At this point visitors joined us during this cellar tasting, this was Nicolas Nezan and his family (wife & 4 children), Nicolas is opening very soon near Marne la Vallée (near Disneyland Paris) the only natural-wine shop and bistrot-food venue in the area. Nicolas was a taxi driver in his former life and already then he was in love with these wines, knowing all the right places in Paris, he even used to go to the Cave Augé tastings on saturday around 2pm when he had few clients...

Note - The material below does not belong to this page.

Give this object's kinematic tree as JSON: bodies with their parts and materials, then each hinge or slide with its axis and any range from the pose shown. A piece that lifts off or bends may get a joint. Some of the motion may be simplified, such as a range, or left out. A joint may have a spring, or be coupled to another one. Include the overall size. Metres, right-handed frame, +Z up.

That's an oddity that this département (the 77) east of Paris has no venue for natural wine in spite of a wealthy population (usually Parisians who moved out for a gentler way of life & better schools) and lots of national/foreign visitors commuting for several-day stays in or near Disneyland. Some of these visitors have very little time and the wine wise will be happy to know that there's a place near there will all the great natural wines also found in downtown Paris. Nicolas says that the closest natural-wine shop from his base in Marne la Vallée is L'Amitié Rit [or "Friendship smiles which sounds like "L'Ami__friend__ Thierry"] in Montreuil (a suburb bordering Paris). Nicolas' wine shop/bistrot name will be Raisins d'Être, it will open this year early june (2017) at 4 Boulevard des Sports in Bailly-Romainvilliers 6 kilometers from Disneyland Paris.
__ Terre Blanche 2015, which Noella bottled last november (2016). Chardonnay, élevage in neutral fiber-glass vats. No notes but from I remember very enjoyable wine.
__ Chez Charles 2015, Sauvignon.
__ Les Bois Lucas vieilles vignes 2015, a Sauvignon bottled 2 weeks before. This wine tastes so good in spite of such a recent bottling, I ask how she bottled it herself with her bottle filler and with a pump, amazing how it recovered.
__ Mon Cher 2015, a red. unfiltered gamay, bottled last year in spring. The 2016 is still in vats.
__ Côt à Côt 2015, made from Côt of course. Very nice, so soft on the tannins although it's vinified whole-clustered, a pleasure.